* _TASK REQUIREMENTS_: Determine the number of lines in the listing below where the string "from" occurs; answer with the number alone.

* _DATA IN THIS EXERCISE_:
>>

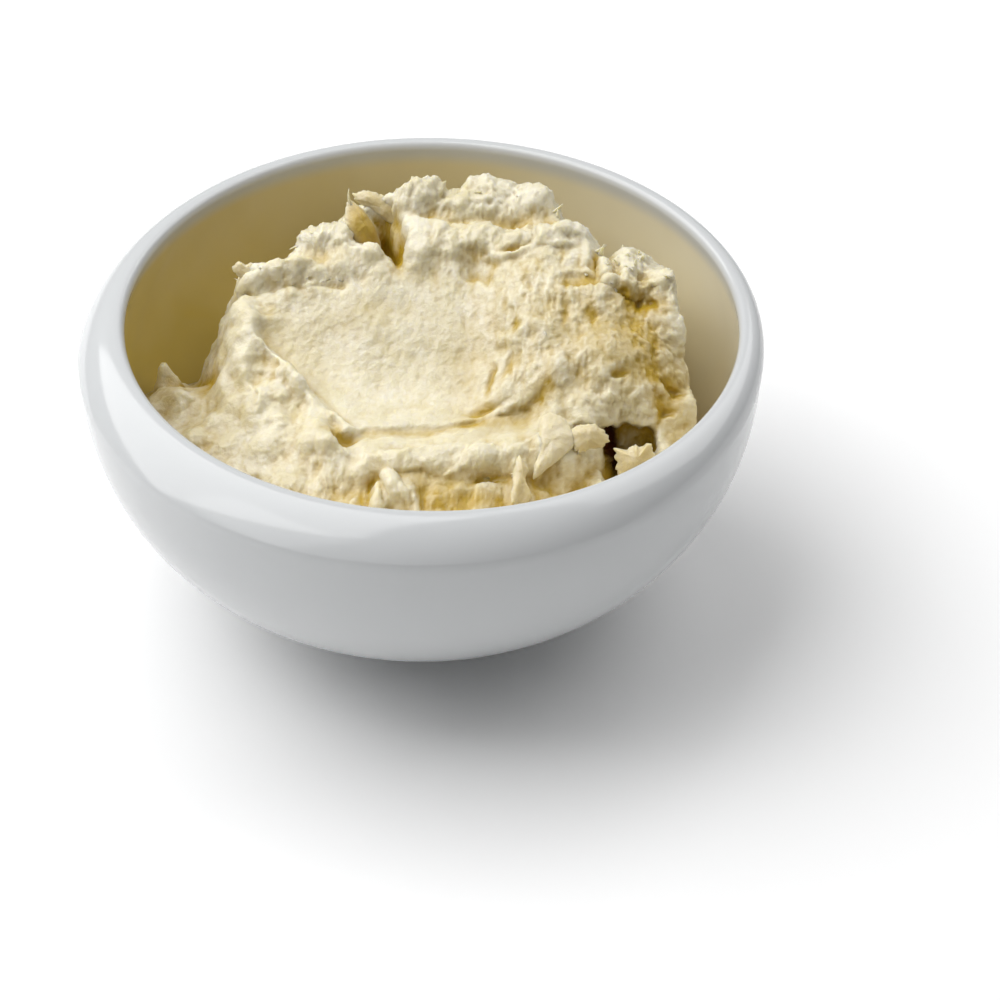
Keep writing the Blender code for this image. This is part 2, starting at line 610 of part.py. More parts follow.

<<
>>

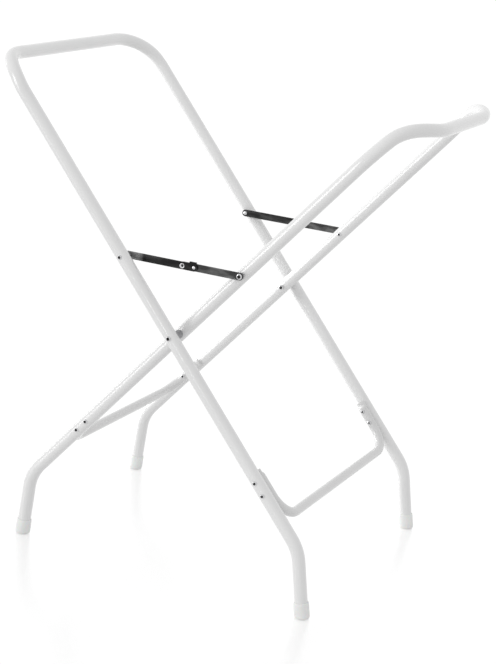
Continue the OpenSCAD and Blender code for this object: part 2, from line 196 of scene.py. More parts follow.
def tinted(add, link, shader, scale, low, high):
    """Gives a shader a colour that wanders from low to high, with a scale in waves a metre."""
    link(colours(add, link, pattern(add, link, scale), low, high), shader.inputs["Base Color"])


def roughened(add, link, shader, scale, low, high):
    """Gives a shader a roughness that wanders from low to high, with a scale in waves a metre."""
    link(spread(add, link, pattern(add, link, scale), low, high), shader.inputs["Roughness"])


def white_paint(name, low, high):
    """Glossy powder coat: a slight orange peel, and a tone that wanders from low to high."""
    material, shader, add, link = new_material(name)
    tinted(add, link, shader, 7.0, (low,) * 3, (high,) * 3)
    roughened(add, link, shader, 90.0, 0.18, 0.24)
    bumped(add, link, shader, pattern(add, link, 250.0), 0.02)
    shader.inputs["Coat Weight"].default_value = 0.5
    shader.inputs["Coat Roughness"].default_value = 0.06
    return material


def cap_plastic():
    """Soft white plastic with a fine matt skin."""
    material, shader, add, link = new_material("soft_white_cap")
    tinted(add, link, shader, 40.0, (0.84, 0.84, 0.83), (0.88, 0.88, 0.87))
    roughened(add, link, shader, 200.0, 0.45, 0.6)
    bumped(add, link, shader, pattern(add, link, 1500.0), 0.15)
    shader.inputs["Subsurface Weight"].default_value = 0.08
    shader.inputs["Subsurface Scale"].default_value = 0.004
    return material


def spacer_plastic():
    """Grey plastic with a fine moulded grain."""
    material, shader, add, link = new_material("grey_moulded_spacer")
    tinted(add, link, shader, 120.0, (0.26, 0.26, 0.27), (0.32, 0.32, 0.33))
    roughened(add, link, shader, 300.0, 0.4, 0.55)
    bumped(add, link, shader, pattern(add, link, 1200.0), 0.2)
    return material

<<

* _FINAL ANSWER_: 4